Welcome to our latest feature on CinemATL.com. There are so many talented folks working in the Atlanta film industry, we should learn more about them! Here, we ask "5 Questions" -- hence the title (clever!) -- of one of Atlanta's talented film professionals...
Dave Watkins has been making independent films in Atlanta since the early 2000's. Dave has built an impressive resume working as a director, writer, producer, assistant director and actor. His credits include feature films like Stragglers (director/actor), Blackhats (assistant director) and Jack O'Lantern (actor/AD). More recently, Dave delved into the world of web series, with the popular The Lumber Baron of Jasper County and the forthcoming Herman Jones.
We were able to grab Dave when he wasn't super-busy on set and got him to answer 5 Questions about his upcoming projects, working as an AD, and which bad horror movie is the best:
1. How did you get started in the film industry and when did you decide to produce your own independent projects?
I started by writing short stories and scripts in high school which led to shooting some short movies with my friends. Following that I went to the Art Institute of Atlanta for video production and after I graduated started working professionally in the industry some, but also would produce independent projects on the side.
2. So, what's this Herman Jones web series I've been hearing all about?

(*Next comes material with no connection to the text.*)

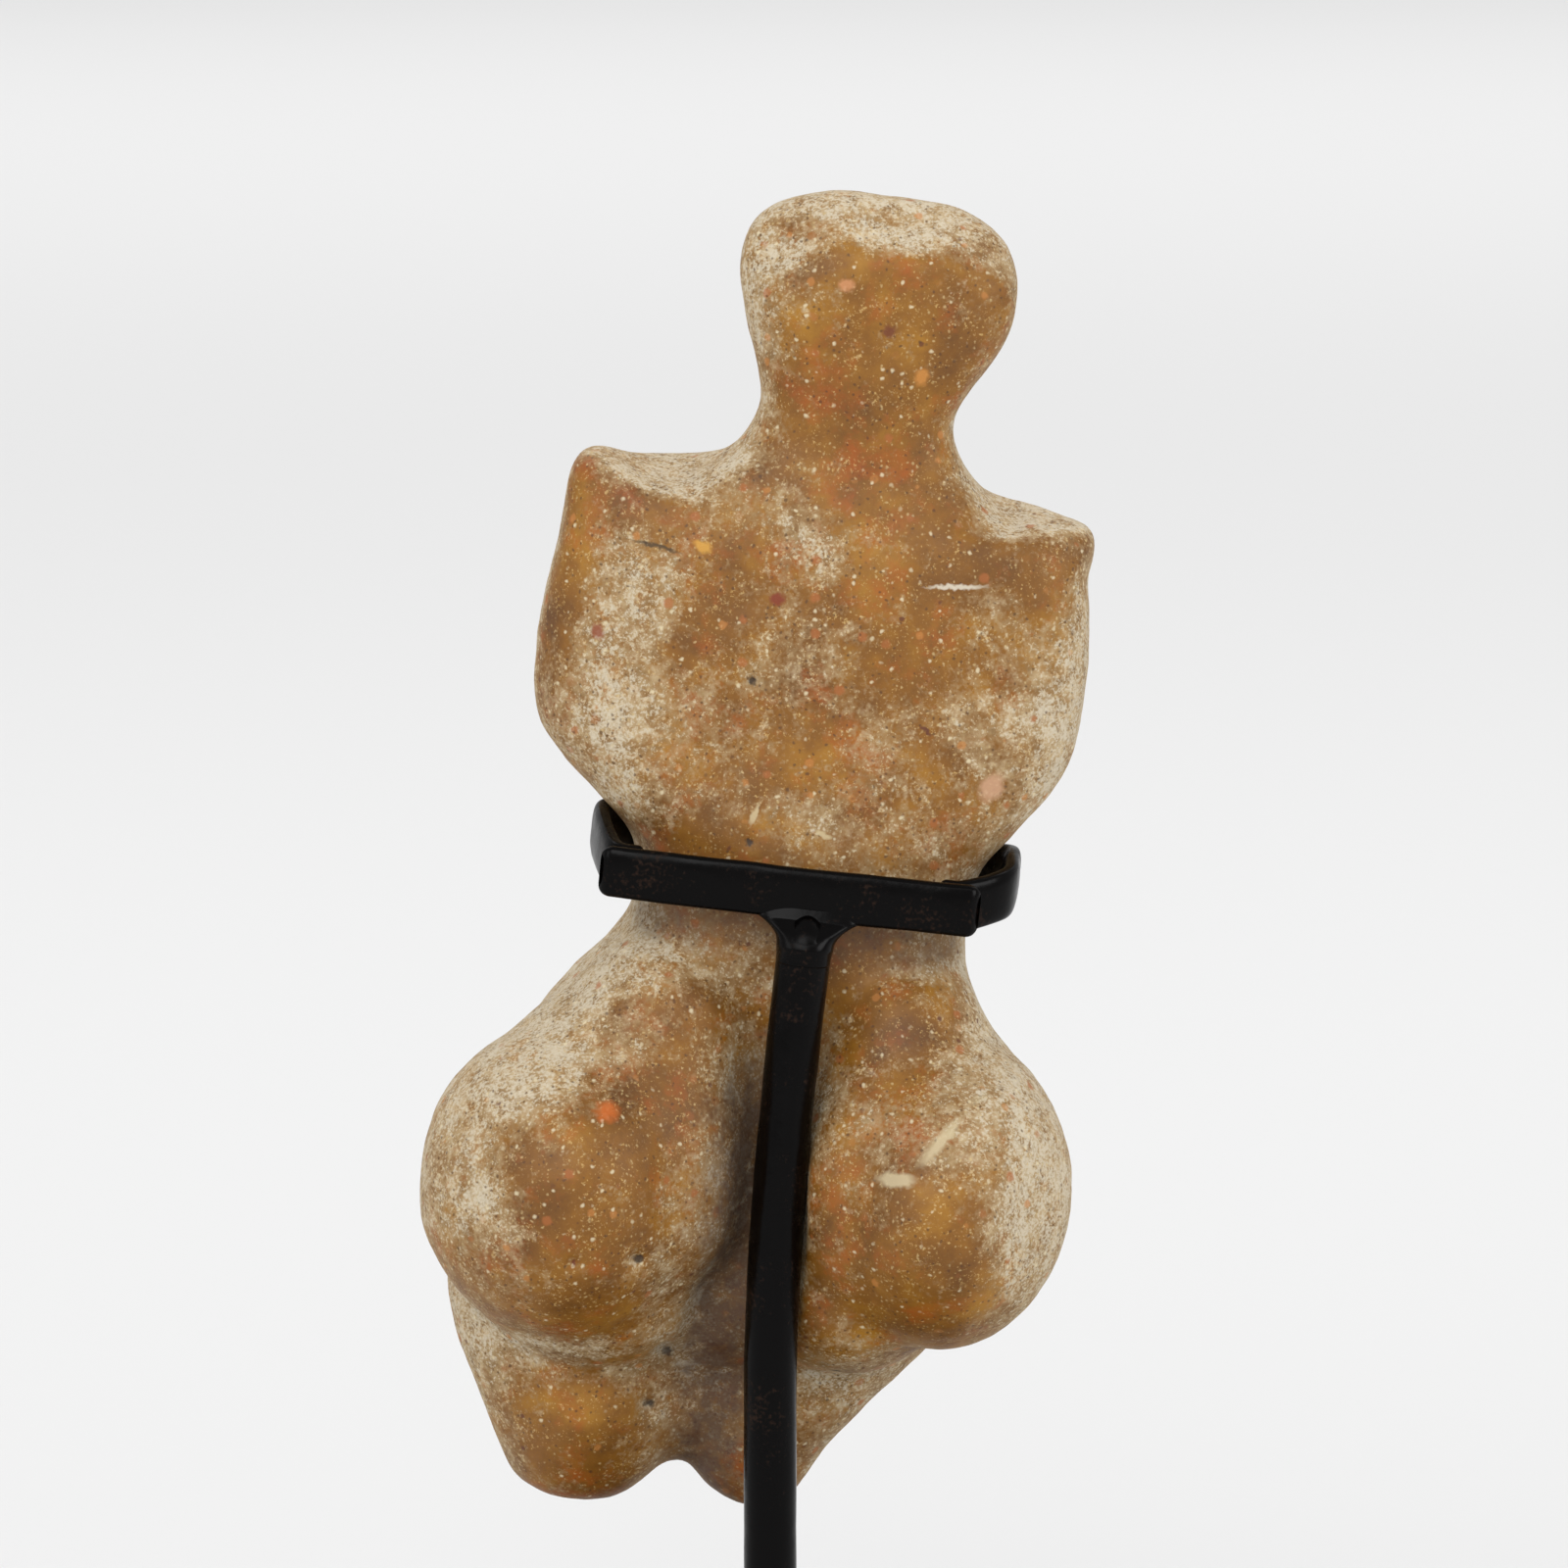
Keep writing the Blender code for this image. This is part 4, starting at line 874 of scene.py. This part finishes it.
def makeHardware():
    form = hardwareForm
    steel = turnedMetal('blackened_turned_steel', steelLook['dark'], steelLook['light'],
                        steelLook['latheLine'], steelLook['roughness'])
    brass = turnedMetal('machined_brass', brassLook['tarnish'], brassLook['bright'], brassLook['scratch'],
                        brassLook['roughness'])
    _, flangeRadius, bottom, top = roundBox('stem_socket')
    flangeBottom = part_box('base_block')[1][2] / mm + 0.3
    flangeTop = flangeBottom + form['flangeThickness']
    cham, fillet, boss, bore = form['chamfer'], form['fillet'], form['bossRadius'], form['bore']
    arc = [(boss + fillet - fillet * math.sin(angle), flangeTop + fillet - fillet * math.cos(angle))
           for angle in np.linspace(0, math.pi / 2, 7)]
    profile = [(bore, bottom), (boss, bottom), (boss, flangeBottom), (flangeRadius - cham, flangeBottom),
               (flangeRadius, flangeBottom + cham), (flangeRadius, flangeTop - cham * 2),
               (flangeRadius - cham, flangeTop - cham / 2), (flangeRadius - cham * 2.5, flangeTop)]
    profile += arc + [(boss, top - cham), (boss - cham, top), (bore + cham, top), (bore, top - cham)]
    rim, hole = form['headRadius'] + 0.15, form['holeRadius']
    sinks = []
    for degrees in form['screwAngles']:
        angle = math.radians(degrees)
        centre = Vector((math.cos(angle), math.sin(angle), 0)) * form['screwCircle'] * mm
        sink = turned([(0, flangeTop - 4), (hole, flangeTop - 4), (hole, flangeTop - 1.75),
                       (rim, flangeTop - 0.25), (rim, flangeTop + 1), (0, flangeTop + 1)], 48, closed=False)
        bmesh.ops.translate(sink, verts=sink.verts, vec=centre)
        sinks.append(sink)
    socket = cutAway(turned(profile, 96), sinks)
    finishMesh('rod_socket', socket, steel, 'base', ['stem_socket'], sharp=True)
    radius, core = form['headRadius'], form['screwRadius']
    for number, slotAngle in enumerate(form['slotAngles'], 1):
        node = f'flange_screw_{number}'
        toAxis, _, bottom, head = roundBox(node)
        shank = [(0, bottom), (0.5, bottom + 0.6), (core, bottom + 2.6)]
        turn = bottom + 2.6
        while turn < head - 3.4:
            shank += [(core - 0.3, turn + 0.35), (core + 0.05, turn + 0.75), (core + 0.05, turn + 0.85)]
            turn += form['threadPitch']
        shank += [(core, head - 1.8), (radius - 0.1, head - 0.35), (radius, head - 0.2),
                  (radius - 0.12, head - 0.05), (radius * 0.6, head), (0, head)]
        slot = bmesh.new()
        bmesh.ops.create_cube(slot, size=1, matrix=Matrix.Translation((0, 0, head * mm))
                              @ Matrix.Rotation(math.radians(slotAngle), 4, 'Z')
                              @ Matrix.Diagonal((8 * mm, form['slot'][0] * mm, form['slot'][1] * 2 * mm, 1)))
        screw = cutAway(turned(shank, 48, closed=False), [slot])
        screw.transform(toAxis)
        finishMesh(f'slotted_screw_{number}', screw, brass, 'base', [node], sharp=True)
    _, outer, bottom, top = roundBox('stop_collar')
    edge, hole = form['ringRound'], form['grubHoleRadius']
    ring = turned([(bore, bottom + cham), (bore + cham, bottom), (outer - edge, bottom),
                   (outer, bottom + edge), (outer, top - edge), (outer - edge, top), (bore + cham, top),
                   (bore, top - cham)], 96)
    hole = turned([(0, 2.2), (hole, 2.2), (hole, outer - 0.35), (2.0, outer + 0.3), (0, outer + 0.3)], 40,
                  closed=False)
    outward = Matrix.Translation((0, 0, form['grubHeight'] * mm)) @ Matrix.Rotation(math.pi / 2, 4, 'X')
    hole.transform(outward)
    ring = cutAway(ring, [hole])
    finishMesh('stop_ring', ring, steel, 'collar', ['stop_collar'], sharp=True)
    face, tip = (-corner[1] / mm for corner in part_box('collar_screw'))
    core = form['grubRadius']
    grub = turned([(0, tip), (0.9, tip), (core, tip + 0.6), (core, face - 0.35), (core - 0.3, face),
                   (0, face)], 40, closed=False)
    key = bmesh.new()
    keyRadius = form['hexAcross'] / 1.732 * mm
    bmesh.ops.create_cone(key, cap_ends=True, segments=6, radius1=keyRadius, radius2=keyRadius, depth=3 * mm,
                          matrix=Matrix.Translation((0, 0, face * mm)))
    grub = cutAway(grub, [key])
    grub.transform(outward)
    finishMesh('hex_grub_screw', grub, steel, 'screw', ['collar_screw'], sharp=True)
    print('base: socket, ring and screws turned')


# Hardwood block under several coats of black lacquer, rubbed back: deep satin black, the grain just
# telling through, and the corners worn to brown
blockLook = {
    'lacquer': '#0b0a0a',
    'grain': '#17120f',
    'worn': '#3b2415',
    'dust': '#6f6a64',
    'edge': 1.5,
    'rubbedBack': 1.6,
    'grainWidth': 0.9,
    'grainLength': 26,
    'wellRadius': 6.45,
    'wellFloor': 10,
}


def makeBlock():
    look = blockLook
    low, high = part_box('base_block')
    middle = (Vector(low) + Vector(high)) / 2
    size = Vector(high) - Vector(low)
    bm = bmesh.new()
    bmesh.ops.create_cube(bm, size=1, matrix=Matrix.Translation(middle) @ Matrix.Diagonal((*size, 1)))
    bmesh.ops.bevel(bm, geom=bm.edges[:], offset=look['edge'] * mm, affect='EDGES', segments=5,
                    profile=0.5, material=-1)
    long = [edge for edge in bm.edges if edge.calc_length() > 15 * mm]
    bmesh.ops.subdivide_edges(bm, edges=long, cuts=23, use_grid_fill=True)
    wear = bm.verts.layers.float.new('edge')
    for vert in bm.verts:
        reach = [size[axis] / 2 - abs(vert.co[axis] - middle[axis]) for axis in range(3)]
        nearest = sorted(reach)[1]
        rub = 0.5 + 0.5 * noise.noise(vert.co / (9 * mm))
        vert[wear] = max(0.0, 1 - nearest / (look['rubbedBack'] * mm)) * rub
    # well for the socket and the rod's foot, and pilot holes for the screws
    well, floor, above = look['wellRadius'], look['wellFloor'], high[2] / mm + 10
    holes = [turned([(0, floor), (well, floor), (well, above), (0, above)], 64, closed=False)]
    pilotRadius = hardwareForm['holeRadius']
    for number in (1, 2, 3):
        toAxis, _, tip, _ = roundBox(f'flange_screw_{number}')
        pilot = turned([(0, tip - 0.2), (pilotRadius, tip - 0.2), (pilotRadius, above), (0, above)], 24,
                       closed=False)
        pilot.transform(toAxis)
        holes.append(pilot)
    material, tree, shader = newMaterial('black_lacquered_hardwood')
    place = (addNode(tree, 'TexCoord'), 'Object')
    stretch = addNode(tree, 'Mapping', {'Vector': place, 'Rotation': (0.02, 0.03, 0.05),
                                        'Scale': (1 / look['grainLength'], 1 / look['grainWidth'],
                                                  1 / look['grainWidth'])})
    grain = addNode(tree, 'TexNoise', {'Vector': stretch, 'Scale': 1 / mm, 'Detail': 4})
    haze = addNode(tree, 'TexNoise', {'Vector': place, 'Scale': 1 / (14 * mm), 'Detail': 4})
    dust = addNode(tree, 'TexVoronoi', {'Vector': place, 'Scale': 1 / (1.6 * mm)})
    speck = addNode(tree, 'MapRange', {'Value': dust, 'From Min': 0.09, 'From Max': 0.05, 'To Max': 0.25})
    edge = (addNode(tree, 'Attribute', attribute_name='edge'), 'Fac')
    worn = addNode(tree, 'Math', {0: grain, 1: 0.6, 2: edge}, operation='MULTIPLY_ADD')
    worn = addNode(tree, 'MapRange', {'Value': worn, 'From Min': 0.72, 'From Max': 0.95, 'To Max': 0.75})
    tone = addNode(tree, 'ValToRGB', {0: grain}, ((0.35, look['lacquer']), (0.75, look['grain'])))
    colour = addNode(tree, 'Mix', {0: worn, 6: tone, 7: look['worn']}, data_type='RGBA')
    colour = addNode(tree, 'Mix', {0: speck, 6: (colour, 2), 7: look['dust']}, data_type='RGBA')
    rough = addNode(tree, 'MapRange', {'Value': haze, 'From Min': 0.3, 'From Max': 0.7, 'To Min': 0.24,
                                       'To Max': 0.4})
    rough = addNode(tree, 'Math', {0: worn, 1: 0.3, 2: rough}, operation='MULTIPLY_ADD')
    bump = addNode(tree, 'Bump', {'Height': grain, 'Strength': 0.18, 'Distance': 0.06 * mm})
    setInputs(tree, shader, {'Base Color': (colour, 2), 'Roughness': rough, 'Normal': bump,
                             'Coat Weight': 0.35, 'Coat Roughness': 0.2})
    block = cutAway(bm, holes)
    finishMesh('lacquered_block', block, material, 'base', ['base_block'], sharp=True)
    print('base: block shaped')


# Pressed wool felt glued under the corners: soft-edged, fibrous, dull
feltLook = {'dark': '#0c0c0e', 'light': '#2b2a2c', 'fibre': 0.3}


def makeFeet():
    material, tree, shader = newMaterial('pressed_wool_felt')
    place = (addNode(tree, 'TexCoord'), 'Object')
    fibre = addNode(tree, 'TexNoise', {'Vector': place, 'Scale': 1 / (feltLook['fibre'] * mm), 'Detail': 5,
                                       'Distortion': 2.0})
    colour = addNode(tree, 'ValToRGB', {0: fibre}, ((0.35, feltLook['dark']), (0.7, feltLook['light'])))
    bump = addNode(tree, 'Bump', {'Height': fibre, 'Strength': 0.7, 'Distance': 0.15 * mm})
    setInputs(tree, shader, {'Base Color': colour, 'Roughness': 1.0, 'Sheen Weight': 0.4, 'Normal': bump})
    for number in (1, 2, 3, 4):
        toAxis, radius, bottom, top = roundBox(f'foot_{number}')
        disc = turned([(0, bottom), (radius * 0.5, bottom), (radius - 0.5, bottom),
                       (radius - 0.12, bottom + 0.25), (radius, bottom + 0.7), (radius - 0.06, top - 0.35),
                       (radius - 0.35, top), (0, top)], 64, closed=False)
        for vert in disc.verts:
            fray = noise.noise_vector((vert.co + Vector((number, 0, 0))) / (1.4 * mm)) * 0.1 * mm
            vert.co.x += min(max(fray.x, -0.1 * mm), 0)
            vert.co.y += fray.y * 0.5
        disc.transform(toAxis)
        finishPiece(f'felt_foot_{number}', disc, material, 'base', [f'foot_{number}'])
    print('base: feet glued')


makeHardware()
makeBlock()
makeFeet()


# Soft, even light on a pale sweep of paper: a large softbox in front above, weaker ones at the sides, and
# wide ones that only light the floor. The camera looks down a little, from far off with a long lens
studio = {
    'floor': '#e6e6e6',
    'worldColour': '#ffffff',
    'worldStrength': 0.55,
    # name, place and target in m, size in m, watts
    'softboxes': (
        ('key', (-0.4, -1.7, 1.25), (0, 0.02, 0.15), (1.3, 0.9), 12.8),
        ('fillLeft', (-1.2, -0.7, 0.6), (0, 0.02, 0.14), (0.6, 0.5), 2.2),
        ('fillRight', (1.2, -0.7, 0.6), (0, 0.02, 0.14), (0.6, 0.5), 4.4),
        ('nearSweep', (0, 0.6, 1.5), (0, 1.3, 0), (2.4, 0.7), 12),
        ('farSweep', (0, 3.4, 3.4), (0, 6.4, 0), (7, 3), 118),
        ('foreSweep', (0, -3.2, 3.0), (0, -4.8, 0), (6, 2), 68)),
    'distance': 0.98,
    'elevation': 8.5,
    'aim': (1.67 * mm, 19.95 * mm, 167.4 * mm),
    'width': 190.5 * mm,
}


def makeStage():
    bm = bmesh.new()
    bmesh.ops.create_grid(bm, x_segments=8, y_segments=8, size=9)
    floor = addObject('floor', meshFrom('floor', bm))
    material, tree, shader = newMaterial('matt_backdrop_paper')
    setInputs(tree, shader, {'Base Color': studio['floor'], 'Roughness': 1.0})
    floor.data.materials.append(material)
    world = bpy.data.worlds.new('studio')
    bpy.context.scene.world = world
    world.use_nodes = True
    setInputs(world.node_tree, world.node_tree.nodes['Background'],
              {'Color': studio['worldColour'], 'Strength': studio['worldStrength']})
    for name, place, target, size, watts in studio['softboxes']:
        lamp = bpy.data.lights.new(name, 'AREA')
        lamp.shape = 'RECTANGLE'
        lamp.size, lamp.size_y = size
        lamp.energy = watts
        box = addObject(name, lamp)
        box.location = place
        box.visible_camera = False
        box.rotation_euler = (Vector(target) - Vector(place)).to_track_quat('-Z', 'Y').to_euler()
    # colours come out as the materials give them
    bpy.context.scene.view_settings.view_transform = 'Standard'


def makeCamera():
    lens = bpy.data.cameras.new('camera')
    lens.sensor_width = 36
    lens.lens = 36 * studio['distance'] / studio['width']
    lens.clip_start = 0.05
    camera = addObject('camera', lens)
    tilt = math.radians(studio['elevation'])
    aim = Vector(studio['aim'])
    camera.location = aim + Vector((0, -math.cos(tilt), math.sin(tilt))) * studio['distance']
    camera.rotation_euler = (math.pi / 2 - tilt, 0, 0)
    bpy.context.scene.camera = camera


makeStage()
makeCamera()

It's a project we're shooting as a web series, but we're also planning to cut it together as a feature as well. It's about a quiet man named Herman Jones who struggles to keep his violent impulses and weird hallucinations under control with medication. But when a strange cult called the Children of the New Dawn starts trying to recruit Herman, it sets off a devastating chain of events.
3. This is your second web series (the first being The Lumber Baron of Jasper County). What is it that appeals to you about producing a web series as opposed to shorts or a feature?
I enjoy the writing better as it's closer to a television show than a feature. With a feature and even a short, the stories often feel boxed in and predictable. The web series/TV show format tends to lead to more spontaneous and creative storytelling where the characters have room to grow. But that being said, I don't feel there is a demand for web series content and that's why we're considering also cutting this together as a feature. The season of Herman Jones is a self contained story and will translate well to a feature length presentation.
4. In addition to your own creative work, you've also worked on many other indie film productions in Atlanta, mostly as an Assistant Director. What advice would you give to a film professional trying to get work as an A.D.?
It seems most jobs in the film industry are based on who you know, but also doing the job well enough to get hired again.
As an Assistant Director, it helps to be familiar with all of the different departments (Camera, Makeup, Wardrobe, etc.) and how they function. Many people don't understand that the job of assistant director is closer to that of a producer than a director. Among other responsibilities, the job requires you to track the progress of the shoot in relation to the call sheet (or schedule) and also run the floor or the set, which involves calling the roll. But generally the goal is to move the shoot forward while making the director and cinematographer get the shots they need.
5. Finally, the most important question of all... Sharknado or Snakes on a Plane?
Ha, that's a tough one! I'd say Sharknado. Snakes on a Plane, with that title, Samuel L. Jackson and plot should have been a cult hit, but the movie itself wasn't a lot of fun to watch. The first Sharknado on the other hand ended up being everything Snakes wasn't.